Nobody likes to see a glaring race divide in America. Nobody, I suppose, except progressives, who are cheering all of this acrimony and calling for more of the same. Elizabeth Warren praised Cora. The supposedly nonpartisan media is having a chin-stroking moment of reflection, saying, “Isn’t it unfortunate, what Trump has done?” Notes the Washington Post, “What had once been feel-good ceremonies at the White House have become pitched moments of cultural reckoning.”

True, but let’s call this what it is: Top athletes, especially top athletes of color, are insulting the president of the United States. They have every right to do this, but let’s at least get the direction of the animosity right. Trump doesn’t invite just white athletes to the White House. The racial resentment in these ceremonies is being flung at him, not by him. The athletes, not the president, are racializing these ceremonies.

Before I deal with the “Trump is uniquely bad” argument, an obvious point: These feel-good photo-ops for jocks are nonpartisan. Everyone used to understand this. Participating in a White House ceremony does not constitute an endorsement of a president, much less agreement with all of his policies. Before the Trump era, only a handful of athletes had ever been conspicuous no-shows at White House events to honor them, and most of them hastened to clarify that they had non-political reasons for missing the events. These days everything must be scrutinized for political content. Dave Zirin of The Nation is assailing Tiger Woods for accepting a Presidential Medal of Freedom from Trump, saying it amounted to “to kiss[ing] Trump’s ring.”

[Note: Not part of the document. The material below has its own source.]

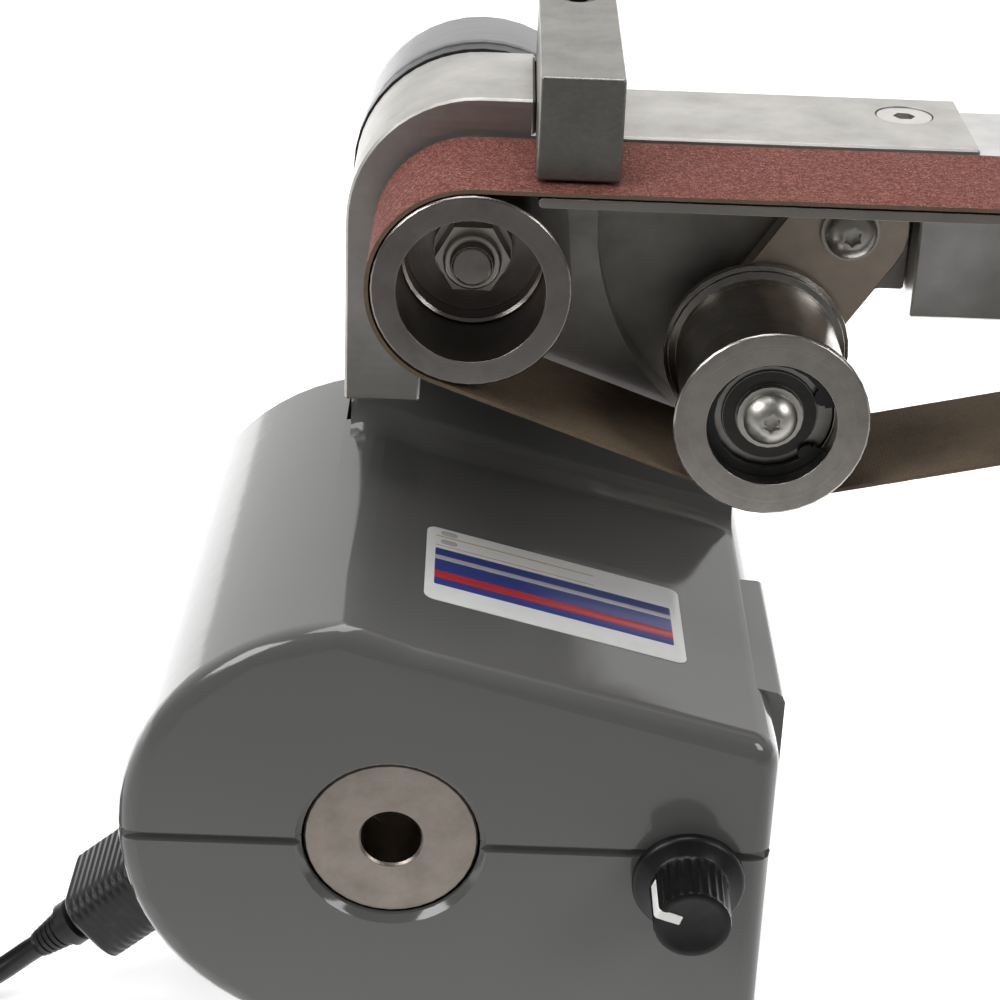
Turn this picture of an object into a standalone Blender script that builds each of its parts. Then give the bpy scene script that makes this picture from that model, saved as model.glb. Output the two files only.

Trump has broken norms in many ways, but the feedback loop is apparent. His ideological enemies consider Trump’s behavior to be a license to abandon their own norms. The media are hostile in unprecedented ways, so Trump attacks the media in unprecedented ways, which makes the media even more openly hostile. Nonpartisan awards ceremonies turn into unhinged anti-Trump roasts. The formerly good-natured ribbing at the White House Correspondents Dinner becomes so sulfurous that the comedy portion has to be canceled, and Robert De Niro shouts the f-word at the Tony Awards. Reporters can hardly get through a tweet without editorializing about their dislike of the president, and TV news has invented the snark chyron. When President Obama was saying, “If you like your health-care plan, you can keep it” 37 times, I don’t recall CNN ever snark-chyroning him with, “OBAMA REPEATS UNTRUTH ABOUT KEEPING YOUR PLAN.” Obama’s health-care whopper was more consequential than all of Trump’s untruths and lies put together, given that it was critical to the passage of the biggest legislation since the 1960s.

To cast Trump as uniquely polarizing, hence uniquely deserving of unusual social calumny, is to ignore statistical trends. Americans are simply getting more and more susceptible to polarization, determined to go nuclear on every passing remark: Remember “s***hole countries”? As spinach was to Popeye, so social media is to political outrage. Gallup tells us that of the 15 most divisive years of presidential polling they’ve ever recorded, 14 of those years have been since 2005. (The 15th happened during the Clinton administration.) George W. Bush was the most polarizing president ever, until he was supplanted by Barack Obama, who was supplanted by Donald Trump. It may be that every president turns out to be the most polarizing president ever, for a while.

Shattered norms can prove difficult to glue back together, and “Two can play that game” is a phrase that must be unfamiliar to many of our friends on the left, including many who play actual games for a living. Should a Democrat be elected president next year, Trump fans are going to be angry and bitter. They’re going to be looking for ways not only to undermine his successor but to embarrass and humiliate that person for the most trivial things — and they’ll have plenty of precedent from the Trump era to cite. Is this the way people on the left want it to be, or would they like to take a deep breath, quiet their hysteria, and start behaving normally again? It’s vital that there be at least some tranquil gardens of nonpartisanship in our civic life, places where we can agree to check our cudgels at the door and talk about sports or movies or our kids. The Left is determined to bring hollering mobs into every one of these redoubts and pollute them with unnecessary rancor and spite. As progressives trample all over respected traditions, “He started it” makes a poor excuse.